When plans for the third residence hall were rolled out in 2016, they called for 550 beds in a 10-story building topped by a conference center.

That all changed in 2018, however. That’s when Pinellas County legislators sprang their surprise move to consolidate the three campuses of USF – which were then separately accredited – into one by July 2020.

The mandate to consolidate jolted the St. Petersburg campus and stalled the momentum to expand. 

The campus, which had already started raising its admissions requirements, has now raised them even more, which caused the number of FTIC freshmen entering in fall 2019 to plummet by 52 percent.

Meanwhile, the campus downsized its plans for the third residence hall from 10 stories with 550 beds to six stories with 375 beds.          

“This is a historic event for USF St. Petersburg,” Tadlock said in a university news release on the new residence hall’s groundbreaking in April 2019. 

“This new residence hall and dining facility will not only provide much-needed affordable living and dining options for our students – it will foster a greater sense of community and help us with our efforts to continue improving student success.”

Tadlock said this was an “expected dip.” As enrollment requirements have risen, incoming FTIC freshmen numbers have dropped. In the face of lowered enrollment and expanded housing on campus, the university is changing its approach toward student housing.

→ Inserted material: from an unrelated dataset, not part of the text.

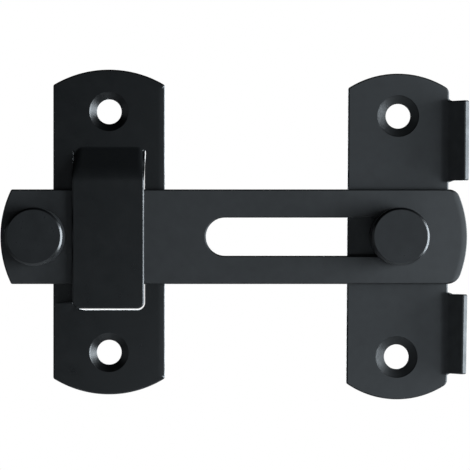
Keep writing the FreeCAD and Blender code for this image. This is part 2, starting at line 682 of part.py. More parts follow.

The biggest effort so far in changing that philosophy involves enticing students to return to housing after their first year. 

Nicholas Setteducato, the university’s interim regional vice chancellor for administrative and financial services, said that administration wanted to change their approach toward housing availability.

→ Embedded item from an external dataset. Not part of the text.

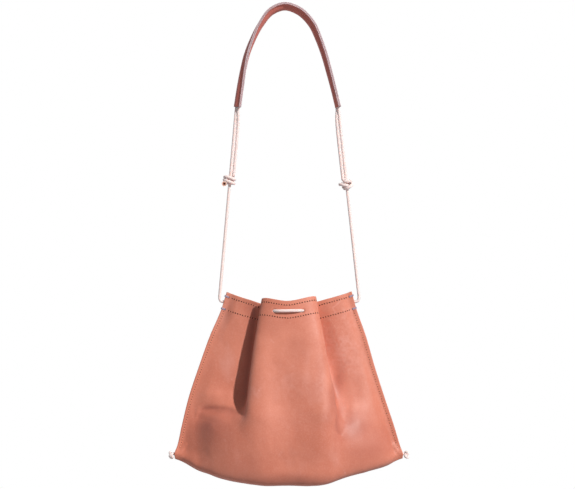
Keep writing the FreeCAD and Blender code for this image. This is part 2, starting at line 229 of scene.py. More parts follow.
def tube(name, path, radius, materials, step=0.8, taper=None, end=PLAIN_END):
    """Round cord along a line, with shallow ribs that wind round it both ways and a soft cut at each end."""
    gone = lengths_along(path)
    places = np.linspace(0, gone[-1], max(int(gone[-1] / step), 2) + 1)
    path = read_at(places, gone, path)
    ring = CORD_RING
    turn = np.linspace(0, 2 * math.pi, ring, endpoint=False)
    around = turn[None, :] * STRANDS / 2
    wound = places[:, None] * 2 * math.pi / RIB_TURN
    wide = radius + RIB_HEIGHT * (np.maximum(np.sin(around + wound), np.sin(around - wound)) - 0.6)
    if taper is not None:
        wide = wide * taper(places / places[-1])[:, None]
    points = list(ring_points(path, wide, turn))
    faces = ring_faces(len(path), ring)
    kinds = [0] * len(faces)
    for row, sign in ((0, -1), (len(path) - 1, 1)):
        ahead = unit(path[1] - path[0] if row == 0 else path[-1] - path[-2])
        rim = [row * ring + j for j in range(ring)]
        edge = [points[j] for j in rim]
        for share, proud, kind in end:
            inner = [len(points) + j for j in range(ring)] if share > 0 else [len(points)] * ring
            spots = [path[row] + (p - path[row]) * share + ahead * sign * proud for p in edge]
            points.extend(spots if share > 0 else spots[:1])
            for j in range(ring):
                k = (j + 1) % ring
                face = (rim[j], rim[k], inner[k], inner[j]) if share > 0 else (rim[j], rim[k], inner[0])
                faces.append(face if sign < 0 else face[::-1])
                kinds.append(kind)
            rim = inner
    return add_mesh(name, points, faces, materials, kinds)


# ------------------------------------------------------------------ materials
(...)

“We want to eliminate that perception (that beds aren’t available) and make it clear that this is available,” Setteducato said.

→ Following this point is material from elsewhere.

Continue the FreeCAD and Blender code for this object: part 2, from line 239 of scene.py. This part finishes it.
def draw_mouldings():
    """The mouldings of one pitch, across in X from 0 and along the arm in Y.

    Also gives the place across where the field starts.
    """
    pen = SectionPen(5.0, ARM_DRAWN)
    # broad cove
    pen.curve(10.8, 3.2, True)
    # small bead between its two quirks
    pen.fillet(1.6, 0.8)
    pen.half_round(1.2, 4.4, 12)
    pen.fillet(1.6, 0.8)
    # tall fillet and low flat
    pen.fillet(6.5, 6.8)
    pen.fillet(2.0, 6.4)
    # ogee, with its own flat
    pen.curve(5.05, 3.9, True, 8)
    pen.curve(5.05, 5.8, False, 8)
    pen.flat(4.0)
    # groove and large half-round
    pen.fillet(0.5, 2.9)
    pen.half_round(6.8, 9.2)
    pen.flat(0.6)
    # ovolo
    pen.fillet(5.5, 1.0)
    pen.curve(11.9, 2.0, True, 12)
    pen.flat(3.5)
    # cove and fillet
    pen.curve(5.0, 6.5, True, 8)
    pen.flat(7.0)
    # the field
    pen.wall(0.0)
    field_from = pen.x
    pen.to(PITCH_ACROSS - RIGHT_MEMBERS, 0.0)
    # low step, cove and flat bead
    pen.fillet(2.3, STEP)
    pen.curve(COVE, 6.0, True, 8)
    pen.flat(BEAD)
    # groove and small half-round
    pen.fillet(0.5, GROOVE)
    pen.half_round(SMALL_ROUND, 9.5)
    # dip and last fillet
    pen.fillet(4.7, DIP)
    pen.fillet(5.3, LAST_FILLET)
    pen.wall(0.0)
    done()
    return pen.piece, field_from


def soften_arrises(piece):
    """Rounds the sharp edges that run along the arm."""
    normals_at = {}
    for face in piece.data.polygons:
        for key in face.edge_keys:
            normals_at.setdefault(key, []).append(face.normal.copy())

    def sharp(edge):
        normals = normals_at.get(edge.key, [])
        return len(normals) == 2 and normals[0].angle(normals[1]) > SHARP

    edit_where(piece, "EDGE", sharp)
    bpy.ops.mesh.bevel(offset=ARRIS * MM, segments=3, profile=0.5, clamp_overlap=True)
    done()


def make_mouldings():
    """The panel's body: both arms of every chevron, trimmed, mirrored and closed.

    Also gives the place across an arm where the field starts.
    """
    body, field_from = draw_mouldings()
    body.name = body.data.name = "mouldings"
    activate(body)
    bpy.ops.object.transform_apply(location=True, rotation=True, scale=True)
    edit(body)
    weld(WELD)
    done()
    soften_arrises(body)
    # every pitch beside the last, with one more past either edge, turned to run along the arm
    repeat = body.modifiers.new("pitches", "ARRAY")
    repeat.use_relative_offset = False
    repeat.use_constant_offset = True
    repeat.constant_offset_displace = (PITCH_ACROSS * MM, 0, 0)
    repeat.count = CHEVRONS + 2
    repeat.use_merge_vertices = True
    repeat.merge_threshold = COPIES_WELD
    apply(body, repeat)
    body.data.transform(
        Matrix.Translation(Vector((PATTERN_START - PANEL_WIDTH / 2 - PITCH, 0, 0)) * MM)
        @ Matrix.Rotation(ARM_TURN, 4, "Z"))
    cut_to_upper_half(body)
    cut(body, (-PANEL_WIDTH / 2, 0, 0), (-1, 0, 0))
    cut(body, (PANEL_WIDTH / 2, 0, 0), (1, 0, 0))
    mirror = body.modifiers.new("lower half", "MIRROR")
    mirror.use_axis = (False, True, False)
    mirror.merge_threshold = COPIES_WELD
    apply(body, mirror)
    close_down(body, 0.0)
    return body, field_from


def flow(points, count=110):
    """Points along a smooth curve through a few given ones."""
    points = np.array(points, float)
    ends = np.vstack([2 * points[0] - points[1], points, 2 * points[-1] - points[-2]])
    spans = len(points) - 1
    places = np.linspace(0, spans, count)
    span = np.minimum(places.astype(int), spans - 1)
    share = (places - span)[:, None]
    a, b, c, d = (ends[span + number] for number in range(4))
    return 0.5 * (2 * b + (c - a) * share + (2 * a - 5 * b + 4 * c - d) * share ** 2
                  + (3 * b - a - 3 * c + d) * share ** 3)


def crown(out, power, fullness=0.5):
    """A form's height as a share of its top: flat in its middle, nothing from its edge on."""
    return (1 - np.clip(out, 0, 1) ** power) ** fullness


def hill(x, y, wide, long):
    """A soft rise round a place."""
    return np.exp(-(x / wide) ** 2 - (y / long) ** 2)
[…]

The smaller number of incoming students is a big shift from a few years ago, when demand was high and the university outsourced extra housing to places like the Hilton St. Petersburg Bayfront hotel and an external apartment complex.

“When I got here four years ago, there was a waitlist of over 125 students for university housing,” Tadlock said. “That’s always been there. Now we can accommodate the waitlist and more.”

USF St. Petersburg is even considering keeping costs the same as when students first entered housing to encourage students to return, but Setteducato said that plan isn’t set in stone.

“The costs go up for housing every year, but one of the things we might think be possible for us to do…is to hold that cost — and not just the cost of the housing, but the cost of the meals as well,” he said. “I’m pretty confident that we’ll be able to offer something.”

Some other unconventional strategies the university is considering include bringing in graduate students and students from St. Petersburg College who intend to transfer to USF St. Petersburg through the PATHe and FUSE programs.

USF’s reciprocal agreements with Latin American countries give students who meet certain requirements in-state tuition, Setteducato said, and the university hopes to “make it desirable for them to live on-campus as opposed to finding alternative housing.”

Additionally, Setteducato hopes to draw in students from around Pinellas County. Students who live in Pinellas County and live in the residence halls are very few despite lengthy commutes, he said.

There are plans in the long term to increase the campus’ parking capacity, Setteducato said. 

“In the long term, there has always been a plan that there would be a second phase of our parking garage,” Setteducato said. 

For now, however, the plan is to push overflow parking to a green space behind the Poynter Institute on Third Street S. 

Despite the possibility of empty residence hall rooms in the fall, Tadlock and Setteducato were eager to push the positive side of the extra space. For one, the university may use the rooms as student offices, Tadlock said.

“It’s always better to be able to open up a $30-million facility on campus that is exclusive for student life,” Setteducato said. “I mean, this is incredible.”

“We anticipated a downturn in enrollment,” Tadlock added. “In a way, it’s kind of a huge positive. It’ll get more crowded again, believe me. And then we’ll have a waitlist.”